Romeo & Juliet (2013)

The most dangerous love story ever told.

I’m just going to start this by admitting that I’ve read this play roughly 4 times (and nearly all of that because of schoolwork) and that, while the story does seem romantic at times, Romeo and Juliet are kind of idiots.  I love the story, but you can tell they’re just kids making dumb decisions.  Ok?  On with it.

Do I really need to break down the plot for this?  Please tell me I don’t.

Ok.  We’ll start with the good.  First of all, the settings/set design for this movie is fabulous.  This is something I generally don’t pay attention to, but my God, it was all stunning.  I think it’s partly because it’s leaps and bounds ahead of the 60s version of this movie and more historically accurate than the Baz Luhrmann version.  It was striking.  It was beautiful.

Also, this was adapted/written by Julian Fellowes of Downton Abbey fame and it shows.  This is the only version I can think of where characters like the Nurse and Friar Lawrence (called “Father” Lawrence in this movie) have a real chance to shine.  Most movies cut them out to give our main kiddos more love scenes.  But it was just fantastic to see the more minor characters (even Lord and Lady Capulet!) step a little further into the light.

I thought that the casting was also excellent.  I really liked Hailee Steinfeld’s performance as Juliet (though I have seen other reviews that said she wasn’t pretty enough?  I though she was pretty.  And besides, Juliet’s only supposed to be like 13 and trust me, 13-year-olds have not grown into their looks).  And Douglas Booth was great as Romeo, though I admittedly spent more time looking at his cheek/jaw bones rather than actually paying attention to his acting.  That boy has a very pretty face.

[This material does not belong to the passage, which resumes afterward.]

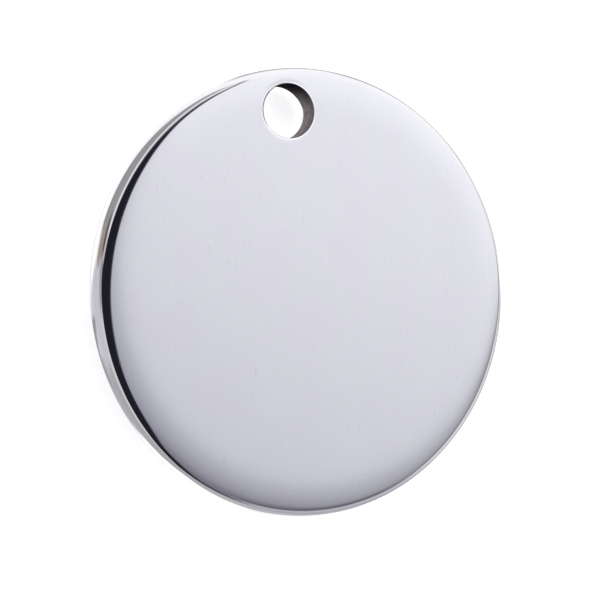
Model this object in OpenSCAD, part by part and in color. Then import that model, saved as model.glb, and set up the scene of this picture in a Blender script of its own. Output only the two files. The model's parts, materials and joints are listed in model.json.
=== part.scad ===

But the most surprising casting choices that soared were those of Lord Capulet, Father Lawrence, and Nurse.  Damian Lewis brings a light-hearted attitude to Lord Capulet that does occasionally turn dangerous.  But it’s perhaps the first portrayal of Lord Capulet where I really felt like he loved his daughter.  Nurse (played by Lesley Manville) was funny and charming and caring.  I loved that she had a bigger role than usual.  And Paul Giamatti as Father Lawrence…who would’ve thought that would work?  Giamatti brought to the role this quick wit, hope, and just enough shifty-eyed attitude to make him seem like he’s always scheming up something.

Even through all of this, there were some things that were…well, not what I expected.

For example, there is very little Shakespearean dialogue in this movie.  A lot of it that is here comes from the most famous lines.  The balcony scene.  The chorus introduction.  The death scene.  And a few random lines between here and there that are famous.

And some of the scenes were changed.  Like how the whole movie starts off out a jousting match between Tybalt and Mercutio.  Here I was quoting along with the chorus in the first two minutes of the movie before I had to stop and figure out exactly what was happening.  A joust?  Really?  Admittedly, the movie is usually quite close to the play, but there are definitely striking differences at crop up.

So to sum up: great casting and set design, little of Shakespeare’s actual words.  But hey, there are also some pretty kicking sword fights.  I guess that makes up for something?